MEIKARTA VERSUS REKLAMASI

Dua perusahaan raksasa yang sama-sama berinvestasi dibidang properti dengan nominal ratusan bahkan ribuan triliunan rupiah. Jumlah yang tidak sedikit, dengan penjualan perumahan semurah-murahnya Rp. 500 jutaan/ perunit. Dengan segmentasi pasar adalah kaum menengah keatas. Kedua perusahaan tersebut akhirnya sama-sama berhadapan dengan Komisi Pemberantasan Korupsi (KPK). Masalahnya juga sama, yaitu terkait masalah perizinan. Kalau Reklamasi Teluk Jakarta kini tinggal bangkainya saja yang dulu dielu-elukan oleh para pejabat negara dan terakhir ditutup izinnya juga oleh pejabat negara yang baru bernama Anies Baswedan. Sang Gubernur DKI Jakarta. Sang pembela wong cilik. Kini Reklamasi tinggal menjadi sejarah buruk bagi bangsa ini. Perusahaan raksasa tapi tidak ta'at pada aturan negara yaitu perizinan. Hal sama didepan mata, kini giliran Meikarta.
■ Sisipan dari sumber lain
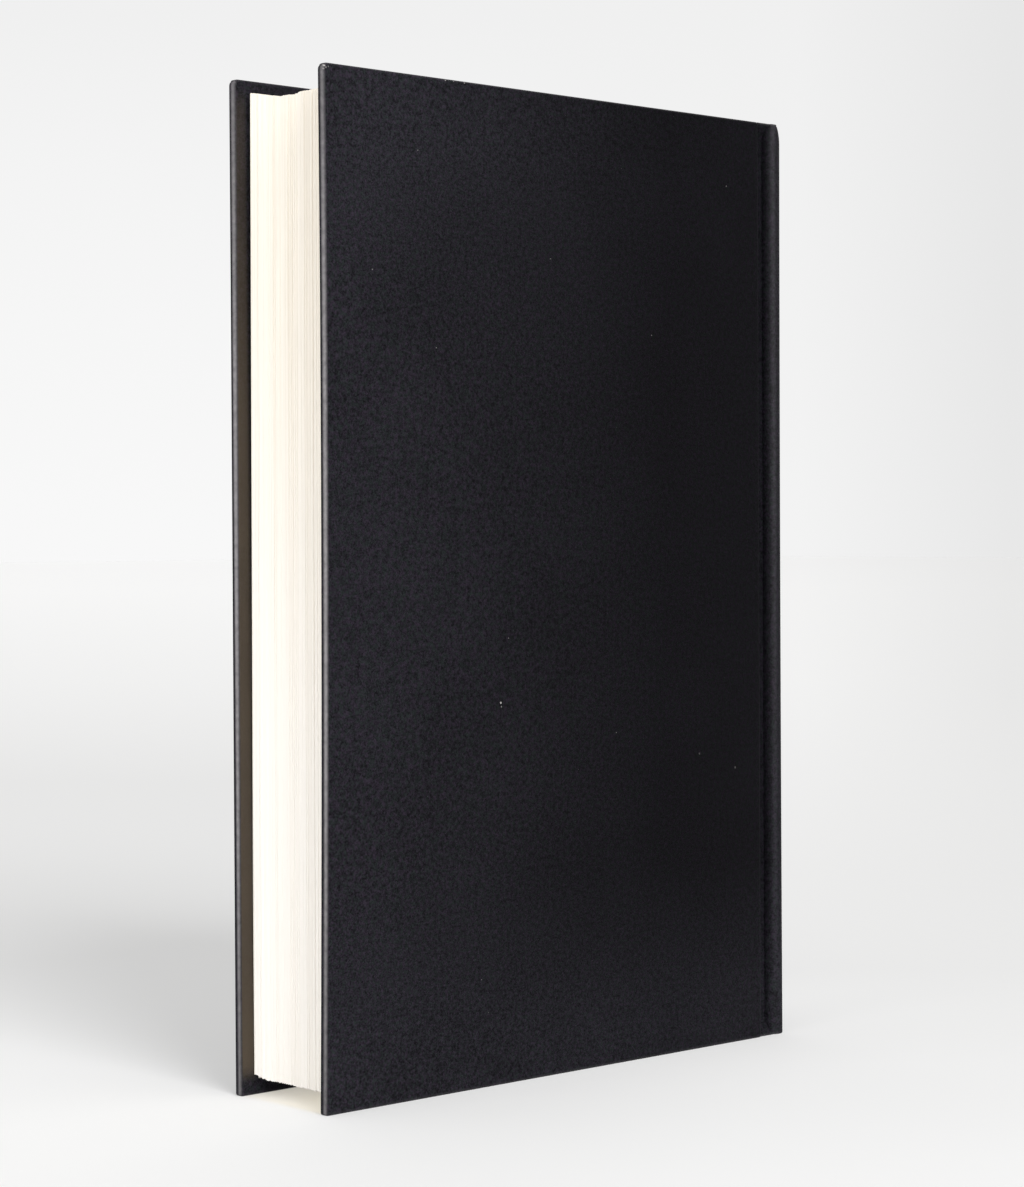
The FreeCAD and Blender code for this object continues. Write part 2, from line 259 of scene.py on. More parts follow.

Perusahaan raksasa ini sangat gencar iklan di TV beberapa waktu yang lalu. Terkesan ingin menandingi kemegahan kota Jakarta yang terkenal macet. Dan Meikarta merupakan sosok kota anti macet yang didisain sedemikian rupa. Kini banyak yang menjadi tersangka gara-gara Meikarta, mulai dari Bupati Bekasi, Neneng Hasanah Yasin dan sebahagian jajarannya hingga pemilik perusahaan pengelola Meikarta tidak luput dari incaran KPK. Lalu bagaimana nasib konsumen Meikarta, apakah akan mengalami nasib yang sama dengan konsumen dari perusahaan pengelola reklamasi Teluk Jakarta ? Hingga tulisan ini dibuat, jawaban yang pasti belum diperoleh. Seyognya, suatu usaha perusahaan yang izinnya sedang ada masalah, maka status usaha tersebut menjadi statusquo. Artinya tidak dibenarkan adanya aktifitas usaha hingga masalah yang dihadapi telah clear secara hukum dan keputusan pengadilan yang telah memiliki keputusan tetap. Bila ini tidak dilakukan, berarti ada perlakuan diskriminasi dalam penegakkan hukum. Bila ini terjadi, tentu sangat melukai rasa keadilan dimata masyarakat. Bayangkan, bila warga negara yang membangun tanpa ada surat izin mendirikan bangunan (IMB), Satpol PP dengan cepat membongkar bangunan tersebut tanpa ampun. Antara Meikarta dan Reklamasi Teluk Jakarta memiliki kesamaan sikap, yaitu sama-sama tidak menghargai tata aturan yang standar berlaku di negara tercinta ini. Masih suka jalan pintas yang keuntungannya hanya untuk perorangan dan negara terus mengalami kebocoran yang akut. Bila pola kepemimpinan nasional sekarang ini tidak segera di reformasi, akibatnya negara diambang kebangkrutan. Bocor terus bocor terus.